Lots of folks have made trips to China, but it has never been on my “must do” list for a number of reasons. However, a nagging part of me says that as an up and coming great power, China is one of those places you have to see to understand where the world is heading in the 21st century. This is especially true of cities like Shanghai and Beijing, which are growing at fantastic rates and undertaking truly gargantuan urban projects. (Dubai and the other Emirate States are perhaps another such area). This was brought home to me quite emphatically by a splendid exhibit of photographs by Stephen Wilkes (who is best known for a magnificent series of color photographs of the decaying buildings on Ellis Island – the portion of the island never seen by visitors). Wilkes captures perfectly the sense of China as a country that, despite its lack of political freedom and extremes of pollution, is taking on visionary projects on an extravagant scale and quickly turning them into reality.

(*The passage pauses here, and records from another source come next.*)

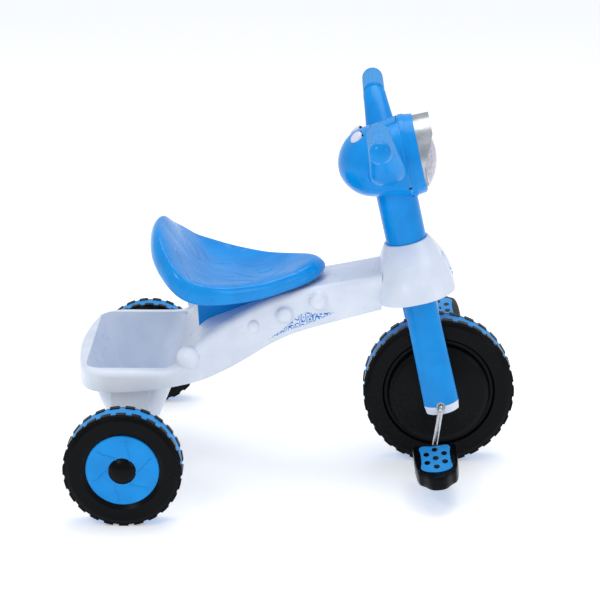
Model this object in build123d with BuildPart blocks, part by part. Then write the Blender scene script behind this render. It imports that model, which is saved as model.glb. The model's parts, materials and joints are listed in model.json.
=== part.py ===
from build123d import *
import os
from math import cos, radians, sin, sqrt

# Children's tricycle, in millimetres. +X is forward, +Y is the rider's left, +Z is up.
# The origin is on the floor, in the middle of the overall length and width.

os.makedirs("parts", exist_ok=True)

# ---- Driving dimensions -------------------------------------------------------------------
wheelbase = 441.0
front_wheel_radius = 110.0
rear_wheel_radius = 81.5
rear_half_track = 238.6  # centre plane to the middle of a rear tyre
steering_lean = 12.5  # degrees, top of the steering axis towards the rider
wall = 3.0  # moulded shells
panel_gap = 0.3  # between shells that meet but are not fastened
running_fit = 0.05  # radial clearance of a shaft in its bush
bush_fit = 0.05  # radial gap round a bush pressed in its seat

# Body: basket, shoulders and beam
basket_rear_reach = 80.0  # behind the rear axle
basket_half_width = 143.0
basket_corner = 42.0
rim_height = 183.0  # top of the basket's rim
rim_width = 15.0
skirt_depth = 30.0
edge_radius = 9.0
basket_floor_height = 92.0
shoulder_x_reach = 100.0  # from the rear axle to the joint of basket and beam
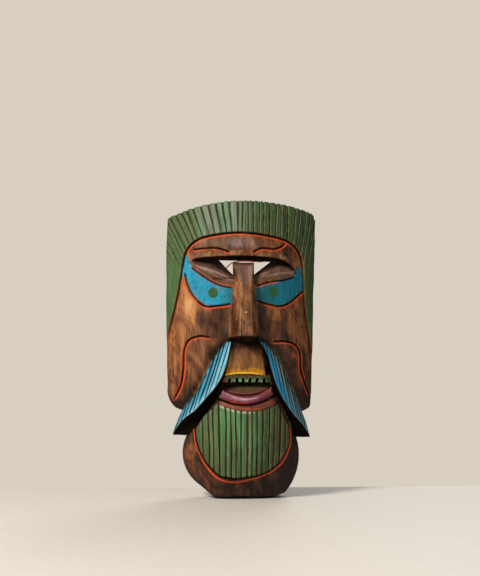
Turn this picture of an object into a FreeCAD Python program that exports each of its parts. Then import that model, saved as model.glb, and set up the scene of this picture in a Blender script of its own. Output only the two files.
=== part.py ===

The state of the world is always of concern and each recent year, including this one, seems to bring so many troubling developments. Normally I share my thoughts on this topic in this, my year-end letter, but this year almost everything seemed to tie in with the presidential campaign and election. Because that was such a dominating event, I have instead put my thoughts in a separate document, which I am sending with this letter. I will end here with the hope, as always, that next year finds you well, happy, and with some hope for the future. With the outcome of the election, I’d like to think that in one dimension at least, we are on a better track.